Okay... one of the things I wanted to do, as much as possible is to keep things ONE between Macosx.com and No Wonder. Part of this ONEness is to create ONE name that we represent ourselves as when we contact you. Be it Macosx.com or No Wonder. When you register, it will automatically assign your primary site name as the site you registered on. So, if you register at Macosx.com, you get emails and notifications from Macosx.com and No Wonder is the same way.

You can MODIFY this setting in your UserCP -> Profile Options -> Primary site, and change the box to the other site, then save your settings.
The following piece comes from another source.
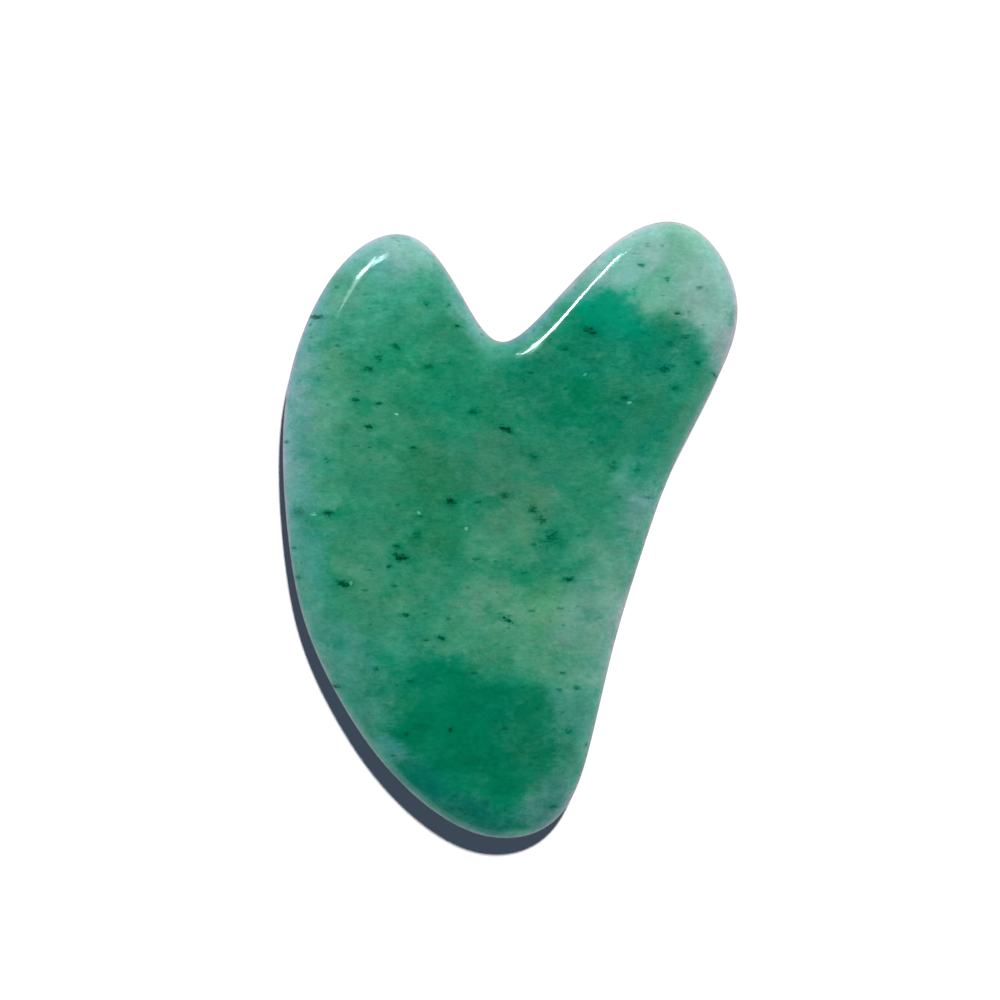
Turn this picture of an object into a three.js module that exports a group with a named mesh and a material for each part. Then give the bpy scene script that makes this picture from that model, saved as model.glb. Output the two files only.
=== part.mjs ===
// Gua sha scraper: one flat board of polished green quartz, cut from a single slab.
// The outline is a lopsided two-lobed heart. A deep rounded notch parts a short
// lobe from a long one, a long convex scraping edge runs down the -X side, and a
// nearly straight, faintly hollow edge runs down the +X side. Every edge is
// rounded over between two flat, parallel faces.
//
// Units are millimetres. +Z is up through the thickness, +Y runs along the board
// towards the lobes, and the origin is the middle of the outline's box on the
// lower face. The board is a mirror image of itself about its mid-thickness.

import * as THREE from 'three';

// ---------------------------------------------------------------- dimensions

const LENGTH = 85.0; // along Y, from the foot to the tip of the long lobe
const WIDTH = 54.1; // along X, over the whole outline
const THICKNESS = 6.0; // between the two flat faces

const EDGE_RINGS = 9; // steps from the equator to each flat face
const EDGE_POWER = 1.8; // 2 is an ellipse; below 2 the edge is a soft bevel

// Control points of the outline, counter-clockwise from the middle of the +X
// side, with the width in from the rim over which the edge is rounded there.
const OUTLINE = [
  //   x       y     edge width
  [ 24.58,  11.24,  3.4], // hollow side
  [ 26.74,  23.87,  3.4],
  [ 27.92,  35.53,  3.5], // long lobe, outer shoulder
  [ 16.48,  45.28,  2.9], // long lobe, tip
  [  6.81,  38.05,  2.3], // long lobe, inner flank
  [  0.44,  19.38,  4.4], // floor of the notch
  [ -4.39,  19.16,  3.6],
  [-16.83,  32.58,  3.6], // short lobe, tip
  [-25.98,  24.74,  4.5], // short lobe, outer shoulder
  [-27.77,   9.20,  5.0], // convex side
  [-25.12,  -1.95,  5.2],
  [-20.50, -13.01,  5.2],
  [-14.92, -23.73,  4.8],
  [ -6.31, -32.31,  4.2],
  [  3.35, -39.55,  3.8],
  [ 17.01, -44.24,  3.6], // foot
  [ 27.44, -38.38,  3.5],
  [ 26.60, -25.51,  3.4], // foot runs into the hollow side
  [ 25.05, -12.64,  3.4],
  [ 24.78,  -0.95,  3.4],
];

const SAMPLES_PER_SPAN = 10; // one span of the curve for each control point
const RIM_SAMPLES = OUTLINE.length * SAMPLES_PER_SPAN;

// ------------------------------------------------------------------- outline

// Closed uniform cubic B-spline. It is drawn towards its control points
// without having to pass through them.
class ClosedBSpline extends THREE.Curve {
  constructor(points) {
    super();
    this.points = points;
  }

  getPoint(t, target = new THREE.Vector3()) {
    const count = this.points.length;
    const place = (((t % 1) + 1) % 1) * count;
    const span = Math.floor(place);
    const u = place - span; // 0 to 1 along the span
    const weights = [
      (1 - u) ** 3 / 6,
      (3 * u ** 3 - 6 * u ** 2 + 4) / 6,
      (-3 * u ** 3 + 3 * u ** 2 + 3 * u + 1) / 6,
      u ** 3 / 6,
    ];
    target.set(0, 0, 0);
    weights.forEach((weight, k) => {
      target.addScaledVector(this.points[(span + k - 1 + count) % count], weight);
    });
    return target;
  }
}

// The spline's z carries the edge width, so the rounding swells and narrows as
// smoothly as the outline itself.
function sampleOutline() {
  const curve = new ClosedBSpline(OUTLINE.map((row) => new THREE.Vector3(...row)));
  return Array.from({ length: RIM_SAMPLES }, (_, k) => {
    const point = curve.getPoint(k / RIM_SAMPLES);
    return { x: point.x, y: point.y, edge: point.z };
  });
}

// Centres the samples and stretches their box to exactly WIDTH by LENGTH.
function fitToSize(samples) {
  const box = new THREE.Box2().setFromPoints(samples);
  const middle = box.getCenter(new THREE.Vector2());
  const extent = box.getSize(new THREE.Vector2());
  return samples.map(({ x, y, edge }) => ({
    x: (x - middle.x) * (WIDTH / extent.x),
    y: (y - middle.y) * (LENGTH / extent.y),
    edge,
  }));
}

// Samples of the rim: place, edge width and unit outward direction.
function makeRim() {
  const samples = fitToSize(sampleOutline());
  return samples.map((sample, k) => {
    const before = samples[(k + RIM_SAMPLES - 1) % RIM_SAMPLES];
    const after = samples[(k + 1) % RIM_SAMPLES];
    const along = new THREE.Vector2(after.x - before.x, after.y - before.y).normalize();
    return { ...sample, out: new THREE.Vector2(along.y, -along.x) };
  });
}

// --------------------------------------------------------------------- board

// The edge's section, from the lower face round to the upper: each ring's height
// and the share of the edge width by which it is drawn in. Each half is a quarter
// superellipse. It turns quickly out of the flat face, falls away as a soft
// bevel, and turns quickly again to stand upright at the equator.
function makeEdgeSection() {
  const half = THICKNESS / 2;
  const section = [];
  for (let step = -EDGE_RINGS; step <= EDGE_RINGS; step += 1) {
    const angle = (step / EDGE_RINGS) * (Math.PI / 2);
    const rise = Math.abs(Math.sin(angle)) ** (2 / EDGE_POWER);
    section.push({
      z: half + half * Math.sign(angle) * rise,
      draw: 1 - Math.abs(Math.cos(angle)) ** (2 / EDGE_POWER),
    });
  }
  return section;
}

function makeBoardGeometry() {
  const rim = makeRim();
  const rings = makeEdgeSection().map(({ z, draw }) => rim.map(({ x, y, edge, out }) => {
    const inset = edge * draw;
    return new THREE.Vector3(x - out.x * inset, y - out.y * inset, z);
  }));
  const top = rings.length - 1;
  const indices = [];
  const vertex = (ring, k) => ring * RIM_SAMPLES + (k % RIM_SAMPLES);

  // rounded edge, two triangles to each cell between neighbouring rings
  for (let ring = 0; ring < top; ring += 1) {
    for (let k = 0; k < RIM_SAMPLES; k += 1) {
      const start = vertex(ring, k);
      const opposite = vertex(ring + 1, k + 1);
      indices.push(start, vertex(ring, k + 1), opposite);
      indices.push(start, opposite, vertex(ring + 1, k));
    }
  }

  // Flat faces, filled from their own rings. Coordinates are rounded to the
  // mesh's precision only after filling.
  const fillRing = (ring) => THREE.ShapeUtils.triangulateShape(
    rings[ring].map(({ x, y }) => new THREE.Vector2(x, y)),
    [],
  );
  for (const [a, b, c] of fillRing(0)) {
    indices.push(vertex(0, a), vertex(0, c), vertex(0, b)); // wound to face down
  }
  for (const [a, b, c] of fillRing(top)) {
    indices.push(vertex(top, a), vertex(top, b), vertex(top, c));
  }

  const geometry = new THREE.BufferGeometry().setFromPoints(rings.flat());
  geometry.setIndex(indices);
  geometry.computeVertexNormals();
  return geometry;
}

function makeStone() {
  return new THREE.MeshStandardMaterial({
    name: 'polished_stone',
    color: new THREE.Color().setRGB(0.27, 0.58, 0.47, THREE.SRGBColorSpace), // soft green
    roughness: 0.14, // polished
    metalness: 0.0,
  });
}

function makeBoard() {
  const board = new THREE.Mesh(makeBoardGeometry(), makeStone());
  board.name = 'scraper_stone';
  return board;
}

// ------------------------------------------------------------------ assembly

const scraper = new THREE.Group();
scraper.name = 'gua_sha_scraper';
scraper.add(makeBoard());

export default scraper;
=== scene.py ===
# A flat, polished green stone scraping board: a long lobe and a short lobe with a
# notch between them, narrowing to a foot. It lies flat with its thickness along Z
# and its upper face towards +Z. Its grain runs 19 degrees from +X towards +Y, and
# the camera looks straight down with the grain level. Board sizes are in mm.

import math

import bpy
import numpy as np
from mathutils import Matrix, Quaternion, Vector, noise
from mathutils.geometry import delaunay_2d_cdt


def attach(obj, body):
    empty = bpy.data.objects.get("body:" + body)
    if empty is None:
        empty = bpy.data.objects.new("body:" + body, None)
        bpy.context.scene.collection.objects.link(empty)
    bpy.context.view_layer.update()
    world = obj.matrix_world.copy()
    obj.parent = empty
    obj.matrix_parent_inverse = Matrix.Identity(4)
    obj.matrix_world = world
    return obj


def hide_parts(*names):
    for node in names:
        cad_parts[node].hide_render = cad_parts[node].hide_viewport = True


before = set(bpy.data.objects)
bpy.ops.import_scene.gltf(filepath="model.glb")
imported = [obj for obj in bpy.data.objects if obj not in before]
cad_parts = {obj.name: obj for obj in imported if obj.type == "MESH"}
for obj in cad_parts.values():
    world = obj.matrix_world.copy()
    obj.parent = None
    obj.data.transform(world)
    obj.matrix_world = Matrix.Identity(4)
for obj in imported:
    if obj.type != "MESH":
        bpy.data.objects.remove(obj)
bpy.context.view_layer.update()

NODE = "scraper_stone"
MM = 0.001
UPPER, LOWER = 1, -1
SIDES = (UPPER, LOWER)
GRAIN = math.radians(19)

# --------------------------------------------------------------- board outline
# The fine board is drawn from the frame's own rings: its rim at mid-thickness,
# and the border of its flat face, which gives the width of the edge rounding.

FINER = 4               # fine points around the rim for each one in the frame
RINGS = 22              # rings from the rim at mid-thickness up to the flat face
POWER = 1.8             # the edge's section: 2 is an ellipse, below 2 a soft bevel
GRID = 0.38             # spacing of the flat face's grid
GRID_CLEARANCE = GRID * 0.8     # least distance from the grid to the border's points
LEVEL_SLACK = 2e-3      # how far a ring's points may lie from its level


def doubled_area(ring):
    """Twice the area of a closed ring, positive when it runs counter-clockwise."""
    after = np.roll(ring, -1, 0)
    return np.sum(ring[:, 0] * after[:, 1] - ring[:, 1] * after[:, 0])


def chain(points):
    """Points of one closed ring, put in order round it, counter-clockwise."""
    order = [int(np.argmax(points[:, 0]))]
    left = list(range(len(points)))
    left.remove(order[0])
    while left:
        distance = np.hypot(*(points[left] - points[order[-1]]).T)
        nearest = left[int(np.argmin(distance))]
        order.append(nearest)
        left.remove(nearest)
    ring = points[order]
    return ring if doubled_area(ring) > 0 else ring[::-1]


def frame_rings():
    """The frame's rim and flat-face border, and its lowest and highest z."""
    points = np.array([vertex.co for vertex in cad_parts[NODE].data.vertices], float) / MM
    points = np.unique(np.round(points, 4), axis=0)
    low, high = points[:, 2].min(), points[:, 2].max()

    def ring_at(level):
        return chain(points[np.abs(points[:, 2] - level) < LEVEL_SLACK][:, :2])

    return ring_at((low + high) / 2), ring_at(high), low, high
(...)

I need some folks to do this, set it as No Wonder! and then keep it that way for a week or so and monitor any notifications you get from site. Do they come in as Macosx.com or No Wonder? Is it a mix-match of different names? If you've select No Wonder and get emails from Macosx.com, which emails are they?

Changing your setting ONLY changes how we represent ourselves when we email you, so doing this will not modify any other settings, nor do you have to use the No Wonder site at all. When your done testing, change it back or keep it, your choice.


----------



## Cheryl (Aug 23, 2006)

Question - do we change our email program to reflect the change?


----------



## ScottW (Aug 23, 2006)

Nope. This is for system/site generated emails only targeted to you personally.


----------



## Cheryl (Aug 24, 2006)

I changed it to nowonder and this morning I did not get any notifications from the system (i.e. user responses, forum subscriptions). I did get my spam and emails from outside the site. 

I then entered in a new account in Mail (nowonder) and got duplicate emails - spam and emails from 8/21 to present. Again from outside the site, no notifications or forum subscriptions.


----------



## Cheryl (Aug 24, 2006)

I am still not getting emails from the system to notify me of user responses. 

But I got a direct reply from a user (one who insists on reply via email rather than posting on the site).


----------